19 oktober 2010 – Wrede lijfstraffen zijn in strijd met de Universele Verklaring van de Rechten van de Mens en het Internationaal Verdrag inzake Burgerrechten en Politieke Rechten, waarin het verbod op  foltering en onmenselijke behandeling is vastgelegd.

Volgens een bericht van 16 oktober van het Iraanse staatspersbureau Fars heeft een rechter in Iran een 21-jarige als straf voor diefstal veroordeeld tot amputatie van een hand. De rechtbank achtte het bewezen dat de man bij een banketbakker chocolade en cacao had gestolen. Omdat hij verzet had geboden tegen de politie en de banketbakkerij schade had toegebracht moet hij ook nog een jaar de gevangenis in.

Afgelopen week nog werd in de gevangenis van de stad Mashhad in noordoost Iran bij een man een hand geamputeerd als straf voor betrokkenheid bij twee overvallen.
Ondertussen werden in stad Gonbad-e-Kavous in noordoost Iran op18 oktober vier mannen in het openbaar gestraft met 75 zweepslagen, aldus de Iraanse staatskrant Kayhan.

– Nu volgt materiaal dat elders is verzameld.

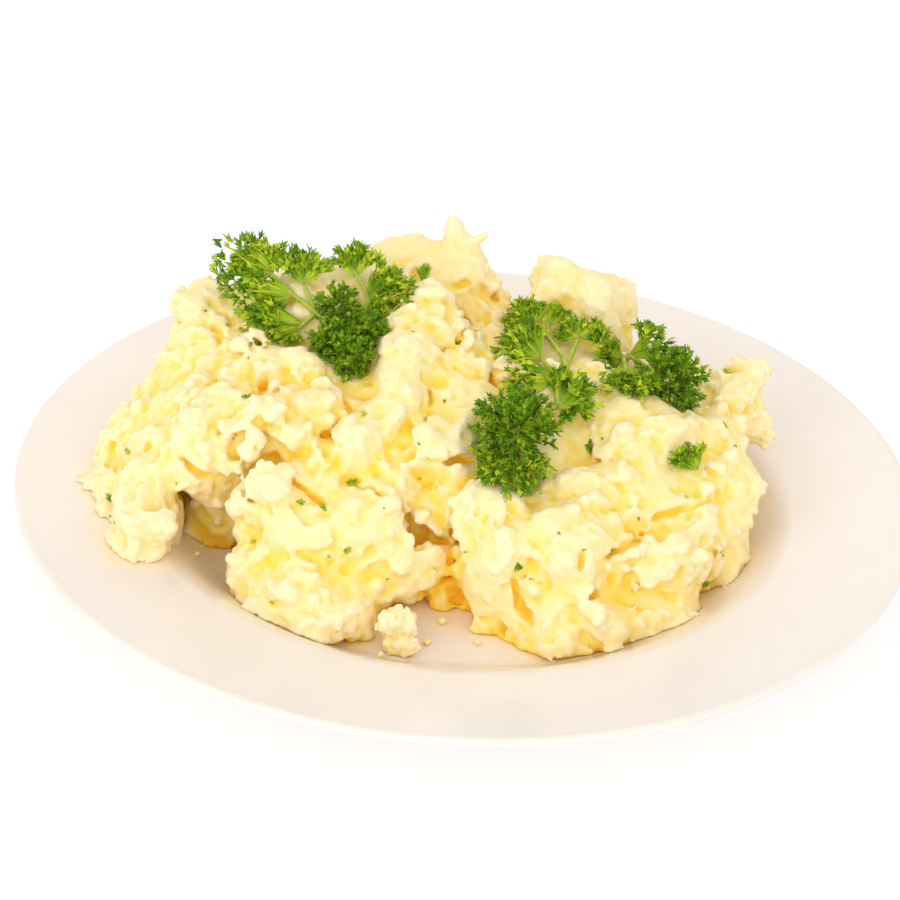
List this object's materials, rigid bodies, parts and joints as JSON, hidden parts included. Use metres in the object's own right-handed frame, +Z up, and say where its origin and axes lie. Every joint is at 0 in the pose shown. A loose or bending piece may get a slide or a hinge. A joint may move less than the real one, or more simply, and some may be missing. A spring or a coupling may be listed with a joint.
{
  "type": "mashed potato side",
  "caption": "Coarse torn mound of mashed potato on a round white plate, topped with curly parsley sprigs and flakes.",
  "frame": {"origin": "under the middle of the plate, on the plane its foot ring stands on", "axes": "+Z up, -Y towards the eater, +X to the eater's right; the long side of the mound runs along X"},
  "size_m": [0.247, 0.247, 0.0786],
  "materials": {
    "glazed_plate": "glossy white glaze on stoneware",
    "mash": "moist pale yellow mashed potato",
    "parsley": "fresh green curly parsley leaf and stem"
  },
  "bodies": {
    "root": {"plate": "glazed_plate", "mash": "mash", "mash_crumb": "mash", "parsley_left": "parsley", "parsley_centre": "parsley", "parsley_right": "parsley", "parsley_leaflet": "parsley"}
  },
  "joints": []
}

Ze waren tot lijfstraf veroordeeld wegens “het verstoren van de openbare orde”.

Wrede lijfstraffen zoals amputaties en geselingen zijn ook middelen die het terreurregime tegen de bevolking van Iran inzet. In november 2009 heeft de Iraanse politiechef Asghar Jafari publiekelijk geëist dat de Iraanse justitie bij het bestraffen van dieven weer meer amputatie als strafmiddel moet gaan toepassen.

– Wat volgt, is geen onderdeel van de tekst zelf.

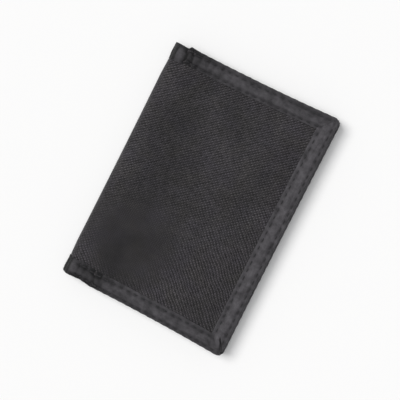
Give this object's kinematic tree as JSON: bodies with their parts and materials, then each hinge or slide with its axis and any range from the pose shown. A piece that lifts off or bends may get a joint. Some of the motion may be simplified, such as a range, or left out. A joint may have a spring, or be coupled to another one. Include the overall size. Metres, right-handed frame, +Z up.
{
  "type": "bifold wallet",
  "caption": "Woven nylon bifold wallet with tape-bound edges, a note compartment, card pockets, a clear card window and a zipped coin pouch.",
  "frame": {"origin": "under the middle of the closed wallet, on the face it lies on", "axes": "+Z up through the closed wallet, +X from the spine to the open edge, +Y along the spine to the edge where notes go in"},
  "size_m": [0.089, 0.127, 0.011],
  "materials": {
    "shell_cloth": "coarse plain-woven nylon, matt, dark charcoal",
    "binding_tape": "close-woven nylon tape, satin, charcoal",
    "thread": "twisted polyester sewing thread, near black",
    "foam_board": "closed-cell foam board, matt",
    "lining_cloth": "smooth coated nylon lining, black",
    "pocket_cloth": "fine plain-woven nylon, black",
    "hem_tape": "narrow ribbed nylon tape, charcoal",
    "clear_sheet": "clear soft vinyl, glossy",
    "zip_tape": "woven polyester zip tape, black",
    "zip_chain": "moulded nylon teeth, black",
    "zip_metal": "gunmetal-plated die casting, satin",
    "hook_tape": "nylon hook tape, black",
    "loop_tape": "brushed nylon loop tape, black"
  },
  "bodies": {
    "back_cover": {"back_binding": "binding_tape", "back_divider": "pocket_cloth", "back_divider_hem": "hem_tape", "back_inner_seam": "thread", "back_lining": "lining_cloth", "back_outer_seam": "thread", "back_shell": "shell_cloth", "back_stiffener": "foam_board", "card_window": "clear_sheet", "card_window_frame": "hem_tape", "loop_strip": "loop_tape", "pouch_edge_tape": "hem_tape", "pouch_lower_panel": "pocket_cloth", "pouch_upper_panel": "pocket_cloth", "zip_bottom_stop": "zip_metal", "zip_chain_lower": "zip_chain", "zip_chain_upper": "zip_chain", "zip_tape_lower": "zip_tape", "zip_tape_upper": "zip_tape", "zip_top_stops": "zip_metal"},
    "spine": {"spine_divider": "pocket_cloth", "spine_divider_hem": "hem_tape", "spine_lining": "lining_cloth", "spine_low_binding": "binding_tape", "spine_shell": "shell_cloth", "spine_top_binding": "binding_tape"},
    "front_cover": {"card_pocket_1": "pocket_cloth", "card_pocket_1_hem": "hem_tape", "card_pocket_2": "pocket_cloth", "card_pocket_2_hem": "hem_tape", "card_pocket_3": "pocket_cloth", "card_pocket_3_hem": "hem_tape", "front_binding": "binding_tape", "front_divider": "pocket_cloth", "front_divider_hem": "hem_tape", "front_inner_seam": "thread", "front_lining": "lining_cloth", "front_outer_seam": "thread", "front_shell": "shell_cloth", "front_stiffener": "foam_board", "hook_strip": "hook_tape", "pocket_edge_tape": "hem_tape"},
    "zip_slider": {"pull_tab": "zip_metal", "slider_body": "zip_metal"}
  },
  "joints": [
    {"name": "spine_fold", "type": "hinge", "parent": "back_cover", "child": "spine", "pos_m": [-0.04269, 0, 0.00181], "axis": [0, -1, 0], "range_deg": [0, 90]},
    {"name": "cover_fold", "type": "hinge", "parent": "spine", "child": "front_cover", "pos_m": [-0.04269, 0, 0.00919], "axis": [0, -1, 0], "range_deg": [0, 90]},
    {"name": "zip_slide", "type": "slide", "parent": "back_cover", "child": "zip_slider", "axis": [-1, 0, 0], "range_m": [0, 0.0545]}
  ],
  "couplings": [
    {"joint": "spine_fold", "follows": "cover_fold", "ratio": 1}
  ]
}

Amputaties en geselingen zijn wrede, onmenselijke en vernederende straffen volgens het Verdrag tegen foltering van de Verenigde Naties. Ze zijn in strijd met de Universele Verklaring van de Rechten van de Mens en het Internationaal Verdrag inzake Burgerrechten en Politieke Rechten, waarin het verbod op foltering en onmenselijke behandeling is vastgelegd.
De Verenigde Naties en mensenrechtenorganisaties hebben Iran herhaaldelijk veroordeeld wegens het toepassen van dergelijke sancties en afschaffing hiervan geëist.